**Requirements**
Extract, word for word, every line from the one containing "PROP_Y + 2.8, z=SHAFT_Z))" through the one containing "foam and electronics.", with both end lines kept.

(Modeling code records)

-- START --

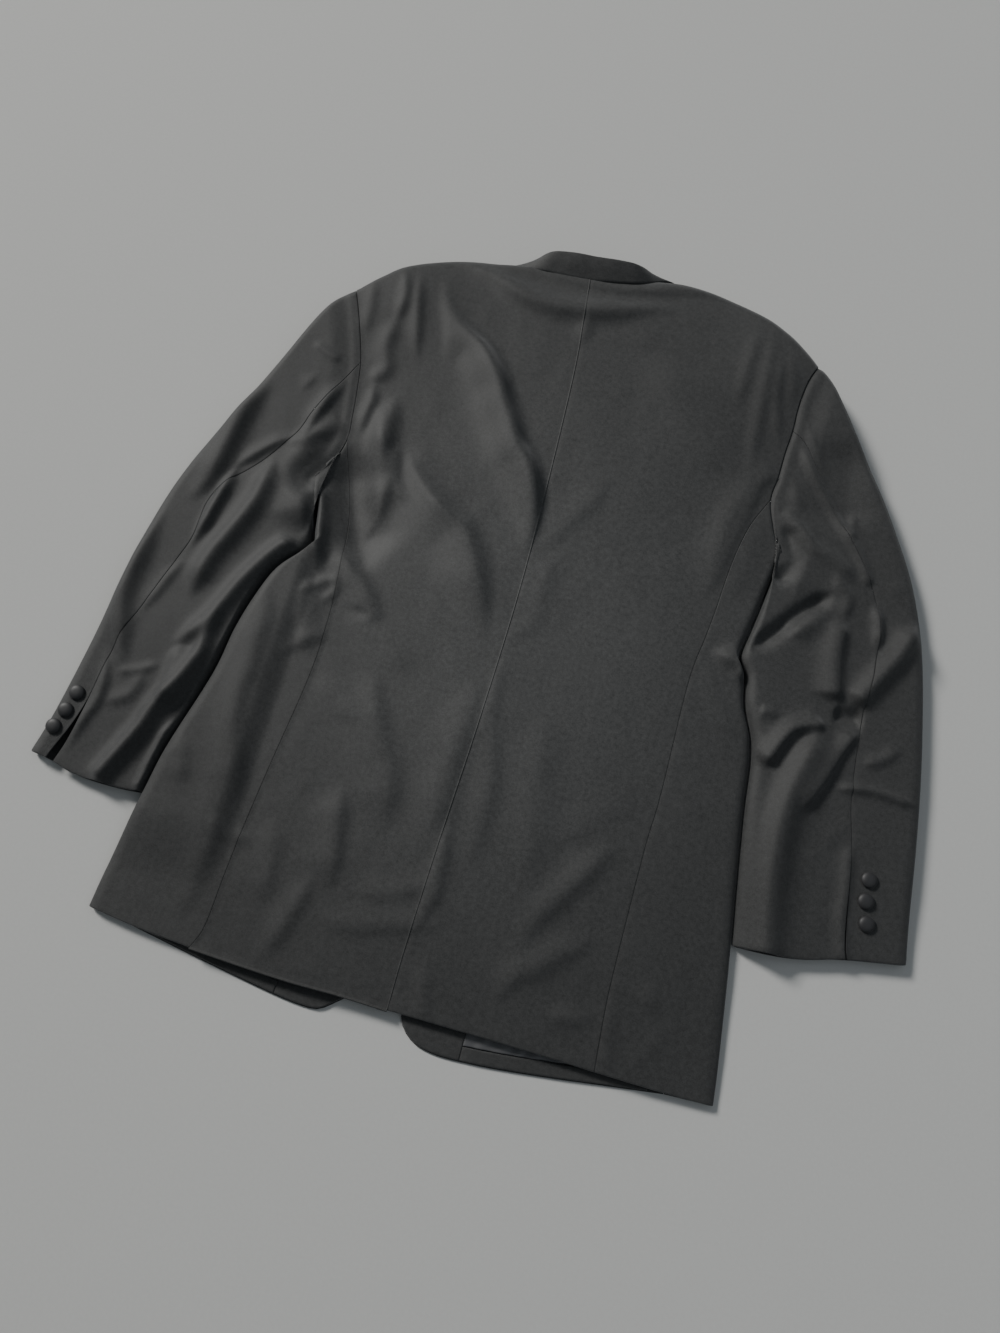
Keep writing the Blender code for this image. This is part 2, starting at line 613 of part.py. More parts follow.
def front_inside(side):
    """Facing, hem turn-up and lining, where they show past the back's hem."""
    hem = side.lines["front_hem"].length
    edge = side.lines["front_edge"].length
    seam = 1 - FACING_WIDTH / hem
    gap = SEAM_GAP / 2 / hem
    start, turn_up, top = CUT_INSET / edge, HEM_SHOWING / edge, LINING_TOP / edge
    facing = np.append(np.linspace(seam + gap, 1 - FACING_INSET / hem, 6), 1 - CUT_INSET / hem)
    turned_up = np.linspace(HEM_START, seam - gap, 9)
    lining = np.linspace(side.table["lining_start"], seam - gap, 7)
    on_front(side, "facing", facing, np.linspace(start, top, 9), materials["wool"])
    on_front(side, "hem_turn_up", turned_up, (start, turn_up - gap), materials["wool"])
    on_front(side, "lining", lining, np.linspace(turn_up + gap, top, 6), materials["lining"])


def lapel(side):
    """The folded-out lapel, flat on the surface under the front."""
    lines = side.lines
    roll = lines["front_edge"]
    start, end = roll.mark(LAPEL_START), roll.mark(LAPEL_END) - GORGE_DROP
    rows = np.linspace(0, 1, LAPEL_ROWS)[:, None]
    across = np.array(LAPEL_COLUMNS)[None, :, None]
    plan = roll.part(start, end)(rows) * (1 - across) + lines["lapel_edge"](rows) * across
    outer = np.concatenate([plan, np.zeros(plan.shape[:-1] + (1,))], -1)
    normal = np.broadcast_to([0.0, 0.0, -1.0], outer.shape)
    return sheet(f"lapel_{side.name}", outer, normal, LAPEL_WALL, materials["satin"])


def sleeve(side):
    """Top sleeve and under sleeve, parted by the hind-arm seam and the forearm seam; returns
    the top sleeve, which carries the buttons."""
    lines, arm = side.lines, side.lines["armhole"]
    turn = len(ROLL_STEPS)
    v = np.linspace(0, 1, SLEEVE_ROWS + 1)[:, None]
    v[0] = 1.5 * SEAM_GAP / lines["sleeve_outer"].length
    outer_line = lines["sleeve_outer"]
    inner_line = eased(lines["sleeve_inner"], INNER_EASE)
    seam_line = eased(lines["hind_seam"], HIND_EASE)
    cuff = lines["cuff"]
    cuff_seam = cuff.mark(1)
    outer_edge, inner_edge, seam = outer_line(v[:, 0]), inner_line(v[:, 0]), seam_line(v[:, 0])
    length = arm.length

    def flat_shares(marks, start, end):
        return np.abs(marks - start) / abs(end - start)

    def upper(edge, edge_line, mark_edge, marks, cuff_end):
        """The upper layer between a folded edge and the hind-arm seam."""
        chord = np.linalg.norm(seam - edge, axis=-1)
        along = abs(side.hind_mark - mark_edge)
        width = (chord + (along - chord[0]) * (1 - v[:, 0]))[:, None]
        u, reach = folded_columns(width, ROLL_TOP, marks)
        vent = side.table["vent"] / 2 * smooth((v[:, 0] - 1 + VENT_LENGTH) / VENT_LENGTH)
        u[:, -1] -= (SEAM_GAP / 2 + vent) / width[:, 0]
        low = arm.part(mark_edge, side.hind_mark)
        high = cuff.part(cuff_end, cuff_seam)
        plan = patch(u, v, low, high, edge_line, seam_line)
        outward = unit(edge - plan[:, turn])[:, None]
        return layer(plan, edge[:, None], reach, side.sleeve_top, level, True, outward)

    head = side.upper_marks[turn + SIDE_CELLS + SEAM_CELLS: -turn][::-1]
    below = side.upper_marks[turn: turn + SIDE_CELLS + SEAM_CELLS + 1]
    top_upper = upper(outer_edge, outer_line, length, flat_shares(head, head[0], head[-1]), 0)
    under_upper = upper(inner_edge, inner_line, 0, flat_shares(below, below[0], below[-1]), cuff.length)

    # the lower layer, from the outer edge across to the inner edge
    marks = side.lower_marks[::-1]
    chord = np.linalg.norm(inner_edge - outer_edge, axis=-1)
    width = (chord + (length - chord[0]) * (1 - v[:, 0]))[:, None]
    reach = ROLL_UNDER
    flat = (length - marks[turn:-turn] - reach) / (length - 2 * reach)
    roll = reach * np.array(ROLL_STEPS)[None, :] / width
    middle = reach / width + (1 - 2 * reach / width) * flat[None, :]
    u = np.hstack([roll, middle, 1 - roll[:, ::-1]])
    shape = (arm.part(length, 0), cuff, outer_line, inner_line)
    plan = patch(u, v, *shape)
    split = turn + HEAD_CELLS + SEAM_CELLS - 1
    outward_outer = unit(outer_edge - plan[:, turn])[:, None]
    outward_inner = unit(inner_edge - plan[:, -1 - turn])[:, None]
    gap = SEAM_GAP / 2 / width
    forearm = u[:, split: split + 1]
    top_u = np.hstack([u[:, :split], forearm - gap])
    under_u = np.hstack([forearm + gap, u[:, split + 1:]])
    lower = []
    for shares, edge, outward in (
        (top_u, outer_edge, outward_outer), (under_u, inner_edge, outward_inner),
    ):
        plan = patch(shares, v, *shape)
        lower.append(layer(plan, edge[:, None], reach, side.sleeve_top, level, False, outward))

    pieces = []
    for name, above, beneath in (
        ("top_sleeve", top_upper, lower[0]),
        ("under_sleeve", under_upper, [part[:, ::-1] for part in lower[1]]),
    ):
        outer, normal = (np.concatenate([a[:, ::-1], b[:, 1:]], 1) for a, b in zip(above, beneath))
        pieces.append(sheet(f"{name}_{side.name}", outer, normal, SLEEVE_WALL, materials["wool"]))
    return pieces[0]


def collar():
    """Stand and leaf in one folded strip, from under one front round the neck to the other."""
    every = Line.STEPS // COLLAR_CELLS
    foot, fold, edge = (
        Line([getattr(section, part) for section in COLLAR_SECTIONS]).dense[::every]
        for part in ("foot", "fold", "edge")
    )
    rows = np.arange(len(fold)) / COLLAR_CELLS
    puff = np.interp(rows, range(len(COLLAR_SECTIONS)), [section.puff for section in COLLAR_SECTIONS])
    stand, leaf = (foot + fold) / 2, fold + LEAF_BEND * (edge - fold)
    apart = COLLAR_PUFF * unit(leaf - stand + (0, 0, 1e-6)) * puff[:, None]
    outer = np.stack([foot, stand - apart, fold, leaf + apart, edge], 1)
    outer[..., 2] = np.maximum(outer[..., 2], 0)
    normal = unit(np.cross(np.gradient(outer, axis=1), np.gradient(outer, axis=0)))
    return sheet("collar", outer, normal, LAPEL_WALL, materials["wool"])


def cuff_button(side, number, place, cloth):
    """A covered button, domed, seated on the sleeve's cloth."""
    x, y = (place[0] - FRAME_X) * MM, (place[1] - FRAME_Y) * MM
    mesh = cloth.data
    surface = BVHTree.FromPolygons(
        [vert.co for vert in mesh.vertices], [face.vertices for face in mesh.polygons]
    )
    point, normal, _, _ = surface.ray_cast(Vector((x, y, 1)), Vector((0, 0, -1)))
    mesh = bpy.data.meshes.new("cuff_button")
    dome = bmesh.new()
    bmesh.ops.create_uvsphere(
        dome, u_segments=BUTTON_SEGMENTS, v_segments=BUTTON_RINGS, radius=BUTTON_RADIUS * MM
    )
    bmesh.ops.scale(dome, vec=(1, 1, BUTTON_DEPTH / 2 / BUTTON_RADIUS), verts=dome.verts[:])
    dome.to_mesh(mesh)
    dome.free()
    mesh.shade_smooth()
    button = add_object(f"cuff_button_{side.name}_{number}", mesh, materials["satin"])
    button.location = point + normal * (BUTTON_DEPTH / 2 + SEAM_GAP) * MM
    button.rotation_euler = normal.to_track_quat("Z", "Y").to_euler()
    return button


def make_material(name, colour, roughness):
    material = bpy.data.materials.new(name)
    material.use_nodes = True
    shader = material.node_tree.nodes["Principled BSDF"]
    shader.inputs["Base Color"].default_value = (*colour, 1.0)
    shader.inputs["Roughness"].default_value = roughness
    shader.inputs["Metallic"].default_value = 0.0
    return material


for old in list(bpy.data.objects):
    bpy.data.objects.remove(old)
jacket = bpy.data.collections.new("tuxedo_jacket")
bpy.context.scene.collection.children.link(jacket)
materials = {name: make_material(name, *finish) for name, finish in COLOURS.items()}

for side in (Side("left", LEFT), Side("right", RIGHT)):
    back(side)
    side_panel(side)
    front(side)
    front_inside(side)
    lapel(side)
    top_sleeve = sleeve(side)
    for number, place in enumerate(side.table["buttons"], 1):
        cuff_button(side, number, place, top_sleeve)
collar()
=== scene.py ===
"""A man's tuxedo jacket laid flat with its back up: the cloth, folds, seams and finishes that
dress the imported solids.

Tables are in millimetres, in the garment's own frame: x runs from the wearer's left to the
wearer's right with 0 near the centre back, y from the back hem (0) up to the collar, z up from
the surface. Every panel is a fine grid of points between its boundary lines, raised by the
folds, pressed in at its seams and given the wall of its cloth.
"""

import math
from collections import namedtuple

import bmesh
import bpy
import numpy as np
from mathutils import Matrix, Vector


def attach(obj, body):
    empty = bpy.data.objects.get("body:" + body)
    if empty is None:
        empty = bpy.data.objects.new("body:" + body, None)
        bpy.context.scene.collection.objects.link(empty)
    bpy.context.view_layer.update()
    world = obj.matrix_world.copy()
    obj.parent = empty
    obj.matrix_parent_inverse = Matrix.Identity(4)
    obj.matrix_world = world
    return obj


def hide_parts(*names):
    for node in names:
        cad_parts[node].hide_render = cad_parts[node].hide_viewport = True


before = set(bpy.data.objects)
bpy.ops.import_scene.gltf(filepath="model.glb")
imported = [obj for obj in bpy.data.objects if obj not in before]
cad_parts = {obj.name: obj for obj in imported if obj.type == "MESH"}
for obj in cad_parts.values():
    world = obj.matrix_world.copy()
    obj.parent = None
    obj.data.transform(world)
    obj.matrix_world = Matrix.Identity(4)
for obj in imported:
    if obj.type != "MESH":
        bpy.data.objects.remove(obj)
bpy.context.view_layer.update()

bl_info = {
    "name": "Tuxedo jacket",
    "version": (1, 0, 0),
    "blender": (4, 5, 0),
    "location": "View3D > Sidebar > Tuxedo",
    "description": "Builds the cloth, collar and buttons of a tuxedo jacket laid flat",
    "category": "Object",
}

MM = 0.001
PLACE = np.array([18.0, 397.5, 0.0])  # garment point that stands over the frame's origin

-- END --
-- START --

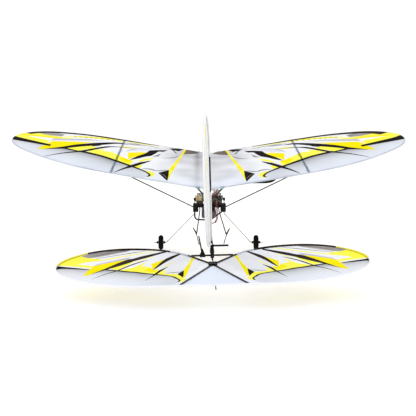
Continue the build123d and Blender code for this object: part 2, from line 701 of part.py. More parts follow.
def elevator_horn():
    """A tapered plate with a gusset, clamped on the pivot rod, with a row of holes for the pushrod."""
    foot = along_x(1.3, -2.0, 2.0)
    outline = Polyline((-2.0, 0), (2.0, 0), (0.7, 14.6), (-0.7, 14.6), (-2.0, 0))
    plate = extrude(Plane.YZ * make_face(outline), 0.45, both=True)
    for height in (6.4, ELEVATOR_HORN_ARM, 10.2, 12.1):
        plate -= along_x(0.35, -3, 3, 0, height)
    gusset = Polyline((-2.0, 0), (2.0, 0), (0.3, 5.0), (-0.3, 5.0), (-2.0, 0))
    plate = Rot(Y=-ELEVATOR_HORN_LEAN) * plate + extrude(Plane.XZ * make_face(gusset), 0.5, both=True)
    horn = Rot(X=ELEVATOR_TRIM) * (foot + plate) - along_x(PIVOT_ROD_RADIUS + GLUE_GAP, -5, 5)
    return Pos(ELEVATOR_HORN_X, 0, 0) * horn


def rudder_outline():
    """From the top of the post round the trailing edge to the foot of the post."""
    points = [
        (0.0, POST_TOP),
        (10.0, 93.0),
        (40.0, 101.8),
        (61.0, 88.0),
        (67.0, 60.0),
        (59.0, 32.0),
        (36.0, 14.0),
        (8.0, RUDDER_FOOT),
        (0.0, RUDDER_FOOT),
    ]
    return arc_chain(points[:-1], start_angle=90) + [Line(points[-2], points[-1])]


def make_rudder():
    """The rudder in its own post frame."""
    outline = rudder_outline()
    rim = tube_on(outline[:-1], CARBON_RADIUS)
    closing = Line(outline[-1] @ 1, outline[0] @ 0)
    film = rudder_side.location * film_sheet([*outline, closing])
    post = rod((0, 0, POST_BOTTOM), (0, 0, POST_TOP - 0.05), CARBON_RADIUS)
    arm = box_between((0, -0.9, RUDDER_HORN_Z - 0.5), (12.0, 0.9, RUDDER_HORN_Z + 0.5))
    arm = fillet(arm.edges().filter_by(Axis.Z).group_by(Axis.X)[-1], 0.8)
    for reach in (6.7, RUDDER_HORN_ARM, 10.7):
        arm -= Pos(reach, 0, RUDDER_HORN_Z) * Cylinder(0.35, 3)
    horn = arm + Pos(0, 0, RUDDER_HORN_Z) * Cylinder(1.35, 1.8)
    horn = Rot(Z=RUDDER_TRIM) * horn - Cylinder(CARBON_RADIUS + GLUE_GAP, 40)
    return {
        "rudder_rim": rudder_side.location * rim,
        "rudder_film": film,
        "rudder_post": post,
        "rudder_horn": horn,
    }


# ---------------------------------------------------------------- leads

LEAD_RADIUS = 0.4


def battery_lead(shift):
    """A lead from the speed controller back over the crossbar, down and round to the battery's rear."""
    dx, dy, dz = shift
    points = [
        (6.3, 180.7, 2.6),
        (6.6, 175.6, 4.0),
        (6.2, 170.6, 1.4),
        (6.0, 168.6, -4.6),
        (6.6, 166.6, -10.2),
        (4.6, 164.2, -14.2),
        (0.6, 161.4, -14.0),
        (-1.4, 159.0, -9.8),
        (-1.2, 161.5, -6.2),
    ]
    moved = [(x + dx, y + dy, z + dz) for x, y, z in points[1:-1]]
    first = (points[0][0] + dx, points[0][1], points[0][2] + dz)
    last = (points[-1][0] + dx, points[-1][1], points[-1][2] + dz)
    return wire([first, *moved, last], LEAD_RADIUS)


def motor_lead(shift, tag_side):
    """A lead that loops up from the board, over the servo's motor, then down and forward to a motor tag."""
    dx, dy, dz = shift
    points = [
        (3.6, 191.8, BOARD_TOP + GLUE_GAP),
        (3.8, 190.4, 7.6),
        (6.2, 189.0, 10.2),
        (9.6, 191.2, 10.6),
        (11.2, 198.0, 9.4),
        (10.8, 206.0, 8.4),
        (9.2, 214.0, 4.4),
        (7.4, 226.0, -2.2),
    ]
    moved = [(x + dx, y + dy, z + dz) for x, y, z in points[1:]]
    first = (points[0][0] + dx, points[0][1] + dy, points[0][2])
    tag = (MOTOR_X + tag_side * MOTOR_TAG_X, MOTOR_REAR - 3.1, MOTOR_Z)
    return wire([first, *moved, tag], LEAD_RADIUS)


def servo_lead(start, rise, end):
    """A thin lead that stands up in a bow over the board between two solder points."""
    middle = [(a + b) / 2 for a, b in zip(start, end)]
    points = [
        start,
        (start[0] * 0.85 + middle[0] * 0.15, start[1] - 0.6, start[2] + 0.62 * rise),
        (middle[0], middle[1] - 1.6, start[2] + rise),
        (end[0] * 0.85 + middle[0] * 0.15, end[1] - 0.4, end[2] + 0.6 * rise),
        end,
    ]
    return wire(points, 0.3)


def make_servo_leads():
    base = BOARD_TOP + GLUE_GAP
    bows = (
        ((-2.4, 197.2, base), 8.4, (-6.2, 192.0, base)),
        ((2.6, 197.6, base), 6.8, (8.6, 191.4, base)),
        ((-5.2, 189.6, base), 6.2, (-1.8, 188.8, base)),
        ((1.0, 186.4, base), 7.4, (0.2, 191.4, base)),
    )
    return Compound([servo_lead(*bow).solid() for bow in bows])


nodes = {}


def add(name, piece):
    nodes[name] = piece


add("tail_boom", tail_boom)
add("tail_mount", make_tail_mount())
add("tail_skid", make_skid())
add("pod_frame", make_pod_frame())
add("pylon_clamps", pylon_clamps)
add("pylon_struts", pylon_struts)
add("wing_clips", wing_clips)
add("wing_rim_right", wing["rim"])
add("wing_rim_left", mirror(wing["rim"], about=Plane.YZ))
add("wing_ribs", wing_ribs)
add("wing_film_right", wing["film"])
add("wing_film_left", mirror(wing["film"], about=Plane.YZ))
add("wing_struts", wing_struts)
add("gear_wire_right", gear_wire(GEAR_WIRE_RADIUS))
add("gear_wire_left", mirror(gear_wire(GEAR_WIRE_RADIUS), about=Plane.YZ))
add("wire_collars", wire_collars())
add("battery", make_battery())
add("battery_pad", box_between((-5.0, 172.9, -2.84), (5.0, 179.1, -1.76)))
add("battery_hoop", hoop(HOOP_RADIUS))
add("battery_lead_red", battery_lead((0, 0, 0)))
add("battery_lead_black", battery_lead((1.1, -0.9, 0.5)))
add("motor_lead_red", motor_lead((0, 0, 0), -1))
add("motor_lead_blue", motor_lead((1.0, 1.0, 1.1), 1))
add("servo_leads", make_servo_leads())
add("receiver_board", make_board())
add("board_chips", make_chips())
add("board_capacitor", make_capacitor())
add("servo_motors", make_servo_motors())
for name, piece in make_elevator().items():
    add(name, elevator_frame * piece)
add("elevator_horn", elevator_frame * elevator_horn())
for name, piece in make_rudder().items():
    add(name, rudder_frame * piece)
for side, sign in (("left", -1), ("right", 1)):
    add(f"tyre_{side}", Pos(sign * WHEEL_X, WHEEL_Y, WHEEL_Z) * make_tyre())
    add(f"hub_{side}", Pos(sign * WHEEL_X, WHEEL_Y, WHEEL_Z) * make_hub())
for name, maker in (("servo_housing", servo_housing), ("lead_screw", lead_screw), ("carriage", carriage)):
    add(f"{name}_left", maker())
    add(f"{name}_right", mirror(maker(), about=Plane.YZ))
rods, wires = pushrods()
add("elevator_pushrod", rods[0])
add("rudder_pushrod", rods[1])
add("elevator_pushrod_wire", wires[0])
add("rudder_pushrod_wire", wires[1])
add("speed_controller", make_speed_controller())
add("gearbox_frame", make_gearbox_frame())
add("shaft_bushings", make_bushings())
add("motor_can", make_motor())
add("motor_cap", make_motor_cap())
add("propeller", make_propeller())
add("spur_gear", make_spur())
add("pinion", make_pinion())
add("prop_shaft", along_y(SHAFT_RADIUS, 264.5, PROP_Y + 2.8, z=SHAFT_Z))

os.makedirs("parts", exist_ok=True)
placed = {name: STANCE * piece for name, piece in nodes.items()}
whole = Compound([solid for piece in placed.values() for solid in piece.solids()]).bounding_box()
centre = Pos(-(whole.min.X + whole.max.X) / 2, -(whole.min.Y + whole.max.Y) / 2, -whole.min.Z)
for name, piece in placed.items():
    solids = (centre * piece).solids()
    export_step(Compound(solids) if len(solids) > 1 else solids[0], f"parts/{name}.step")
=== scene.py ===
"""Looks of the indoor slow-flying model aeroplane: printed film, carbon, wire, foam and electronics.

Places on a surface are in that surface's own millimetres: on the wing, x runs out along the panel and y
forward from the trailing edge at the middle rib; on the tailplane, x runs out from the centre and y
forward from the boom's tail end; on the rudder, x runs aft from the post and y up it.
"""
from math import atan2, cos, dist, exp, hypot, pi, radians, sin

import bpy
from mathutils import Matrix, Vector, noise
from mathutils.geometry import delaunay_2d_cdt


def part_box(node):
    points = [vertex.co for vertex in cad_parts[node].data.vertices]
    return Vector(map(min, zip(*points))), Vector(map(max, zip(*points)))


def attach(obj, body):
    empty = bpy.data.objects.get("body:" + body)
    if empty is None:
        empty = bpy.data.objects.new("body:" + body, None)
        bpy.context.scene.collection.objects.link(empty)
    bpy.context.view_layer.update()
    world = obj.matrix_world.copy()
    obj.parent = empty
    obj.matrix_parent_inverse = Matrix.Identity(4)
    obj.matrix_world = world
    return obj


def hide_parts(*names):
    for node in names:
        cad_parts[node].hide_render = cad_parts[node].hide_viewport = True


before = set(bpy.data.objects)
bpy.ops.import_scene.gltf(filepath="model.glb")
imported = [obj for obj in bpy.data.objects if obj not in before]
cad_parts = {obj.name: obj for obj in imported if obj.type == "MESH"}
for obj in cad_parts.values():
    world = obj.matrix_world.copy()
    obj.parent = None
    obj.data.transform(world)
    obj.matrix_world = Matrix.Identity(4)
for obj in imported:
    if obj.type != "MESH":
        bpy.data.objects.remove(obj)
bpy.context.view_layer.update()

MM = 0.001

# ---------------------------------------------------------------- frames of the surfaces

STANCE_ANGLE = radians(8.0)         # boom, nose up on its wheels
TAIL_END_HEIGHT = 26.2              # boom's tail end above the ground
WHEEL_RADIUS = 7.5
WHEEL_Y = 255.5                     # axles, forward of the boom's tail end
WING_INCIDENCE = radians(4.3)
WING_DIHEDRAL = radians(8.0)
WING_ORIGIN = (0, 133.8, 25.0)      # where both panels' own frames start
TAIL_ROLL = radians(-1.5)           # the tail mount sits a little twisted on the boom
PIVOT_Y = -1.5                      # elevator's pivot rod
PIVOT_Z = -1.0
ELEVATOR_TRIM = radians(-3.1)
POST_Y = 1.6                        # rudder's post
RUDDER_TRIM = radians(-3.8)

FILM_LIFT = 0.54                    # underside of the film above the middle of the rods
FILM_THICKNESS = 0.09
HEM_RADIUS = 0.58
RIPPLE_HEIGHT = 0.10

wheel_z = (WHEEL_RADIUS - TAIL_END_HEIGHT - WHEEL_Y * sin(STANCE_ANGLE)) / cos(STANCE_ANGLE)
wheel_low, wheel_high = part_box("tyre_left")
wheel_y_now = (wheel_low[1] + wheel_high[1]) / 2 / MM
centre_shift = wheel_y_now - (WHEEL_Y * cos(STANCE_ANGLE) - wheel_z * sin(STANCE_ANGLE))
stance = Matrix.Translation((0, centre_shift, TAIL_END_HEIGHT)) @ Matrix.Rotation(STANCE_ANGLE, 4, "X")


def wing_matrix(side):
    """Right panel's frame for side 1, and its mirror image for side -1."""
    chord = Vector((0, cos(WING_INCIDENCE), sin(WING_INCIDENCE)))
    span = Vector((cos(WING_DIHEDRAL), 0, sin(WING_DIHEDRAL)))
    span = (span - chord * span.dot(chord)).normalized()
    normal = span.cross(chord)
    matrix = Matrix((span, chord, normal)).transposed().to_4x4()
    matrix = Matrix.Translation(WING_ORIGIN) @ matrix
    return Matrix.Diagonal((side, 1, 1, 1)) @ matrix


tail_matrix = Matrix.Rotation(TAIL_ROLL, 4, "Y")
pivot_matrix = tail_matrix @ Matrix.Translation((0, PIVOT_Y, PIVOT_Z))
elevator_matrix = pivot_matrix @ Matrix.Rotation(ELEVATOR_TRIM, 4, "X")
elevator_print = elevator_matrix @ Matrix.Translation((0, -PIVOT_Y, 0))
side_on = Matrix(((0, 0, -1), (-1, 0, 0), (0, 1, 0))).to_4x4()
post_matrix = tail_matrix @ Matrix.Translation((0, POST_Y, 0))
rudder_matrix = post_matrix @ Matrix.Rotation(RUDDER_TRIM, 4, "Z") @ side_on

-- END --

**Solution to the exercise**
add("prop_shaft", along_y(SHAFT_RADIUS, 264.5, PROP_Y + 2.8, z=SHAFT_Z))

os.makedirs("parts", exist_ok=True)
placed = {name: STANCE * piece for name, piece in nodes.items()}
whole = Compound([solid for piece in placed.values() for solid in piece.solids()]).bounding_box()
centre = Pos(-(whole.min.X + whole.max.X) / 2, -(whole.min.Y + whole.max.Y) / 2, -whole.min.Z)
for name, piece in placed.items():
    solids = (centre * piece).solids()
    export_step(Compound(solids) if len(solids) > 1 else solids[0], f"parts/{name}.step")
=== scene.py ===
"""Looks of the indoor slow-flying model aeroplane: printed film, carbon, wire, foam and electronics.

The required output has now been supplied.